None of those reports, as it turned out, was verified or substantiated.

“If anyone rioted,” said a bipartisan congressional report about Katrina, “it was the media.

“Many stories of rape, murder, and general lawlessness were at best unsubstantiated, at worst simply false.”

Erroneous and over-the-top reporting, I wrote in Getting It Wrong, “had the cumulative the effect of painting for America and the rest of the world a scene of surreal violence and terror, something straight out of Mad Max or Lord of the Flies.”

Here’s what I wrote ten years ago, based on the media reports coming out of Louisiana:

I ended up obsessively watching the CNN coverage last night after I got home from work. There was little other choice: CBC’s Newsworld feed looked like some sort of retrospective on an artist’s model I’d never heard of, and most other channels we could pick up were back to showing their regular schedule. I’d hoped that Newsworld would at least pick up the BBC World Service, but that apparently was beyond their ability (or imagination).

The contrast with the usual CNN reporting was pretty stark: the reporters were clearly on the edge of panic themselves in several cases (especially those in New Orleans proper). The scale of the disaster is only now becoming clear to those actually in the afflicted areas. CNN’s staff had been working flat-out in the lead-up to the arrival of the storm and through the wind and rain (the traditional idiotic talking heads leaning 45 degrees into the wind and saying how “hellish” it was), and then stood down to rest and recover … just as the real disaster unfolded.

It was again interesting watching the anchorperson-of-the-moment try to spin the reporting towards their own particular interests. Aaron Brown (I think that’s the guy’s name anyway) was pretty blatant in his constant questions to reporters about whether the National Guard was involved. At one point, just after a local official (possibly the Mayor of New Orleans) specifically mentioned the National Guard presence, Brown directly asked whether there was any sign of the National Guard. I’m not sure what his personal beef was, but it was clearly very, very important to him to highlight the fact that the NG wasn’t blanketing the entire state shoulder-to-shoulder.

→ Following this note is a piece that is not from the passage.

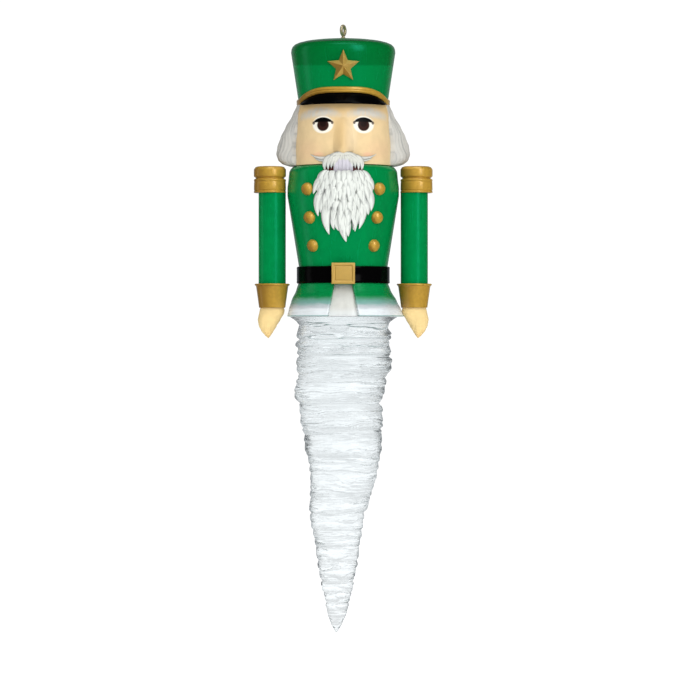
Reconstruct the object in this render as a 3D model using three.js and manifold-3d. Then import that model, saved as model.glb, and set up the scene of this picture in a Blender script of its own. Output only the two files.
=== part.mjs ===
// A hanging tree ornament: a wooden-soldier nutcracker whose legs are one long clear icicle.
// Millimetres, +Z up. The soldier faces -Y and their left arm is on +X. The origin is the point
// inside the wire eye where a hook bears, so everything else hangs below Z = 0.

import * as THREE from 'three';
import { mergeVertices } from 'three/addons/utils/BufferGeometryUtils.js';
import Module from 'manifold-3d';

const wasm = await Module();
wasm.setup();

const { degToRad, lerp, smoothstep, clamp } = THREE.MathUtils;

// ---------- driving dimensions ----------

const GAP = 0.3;               // clearance between pieces that meet
const ROUND = 30;              // sides of a body-size round
const SLIM_ROUND = 16;         // sides of an arm-size round

const EYE = { wire: 0.35, ring: 1.29, turn: degToRad(64), collarRadius: 0.65, collarHeight: 0.35 };

// Turned outlines are [radius, z] points from the bottom up.
const HAT = { apex: -3.0, baseZ: -20.7, baseRadius: 11.7, rimRadius: 13.7, rimZ: -7.2 };
const HAT_FLARE = [[HAT.baseRadius, HAT.baseZ], [12.45, -15.8], [13.1, -11.2], [HAT.rimRadius, HAT.rimZ]];
const HAT_DOME = [[13.65, -6.1], [13.3, -5.2], [12.3, -4.5], [10.4, -3.95], [6, -3.35], [0, HAT.apex]];
const BAND = { seat: 0.2, height: 1.3, proud: 0.75, chamfer: 0.2, sides: 44, levelZ: -20.0,
  archRise: 2.65, archSwell: 0.035, archFrom: degToRad(30), archTo: degToRad(75) };
const VISOR = { seat: 0.2, halfSpread: degToRad(66), reach: 2.5, endReach: 0.45, rimZ: -20.75,
  thickness: 0.6 };
const STAR = { radius: 4.43, waist: 0.43, edge: 0.5, peak: 1.5, z: -11.3 };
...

This morning, the anchor at CNN was talking to a former mayor of New Orleans who clearly felt that the entire disaster was George Bush’s fault. In a three minute interview, he must have called for Bush to drop everything and devote his undivided attention to the disaster five or six times. I’m not sure what he thought the President could do, but he was adamant that Bush do _something_ to help. He made an issue that the President hadn’t visited the area yet, but the governor of Louisiana had stated just a couple of minutes earlier that she had asked the President not to come too soon because there was little that he could do, and few places that would be safe enough to visit.

Under the circumstances, I don’t think there’s much more that can be done, due to the peculiar geography of the New Orleans area. There are only three land routes to reach the city from elsewhere and all of them are cut by dropped bridges or worse. There’s no safe land route in or out of the city, and even the water routes are extremely dangerous: even in normal conditions, the Mississippi River is treacherous for shipping, and Lake Ponchartrain is very shallow, so most ships would be unable to enter or get close enough to the shoreline to be of much use — even if they could get into the lake. The US Marine Corps and the US Navy may have the best equipment for this, but they’re not positioned close enough to the disaster area to be of immediate assistance.

With most of the other forms of transportation blocked, the helicopter is the most valuable player in the ongoing rescue attempts, but even the Americans have a limited number of those essential machines. Any way you slice it, it’s going to be a long, painful recovery for the victims … and the death toll is going to be much worse than the original estimates. This will turn out to be one of the biggest disasters to ever hit the United States.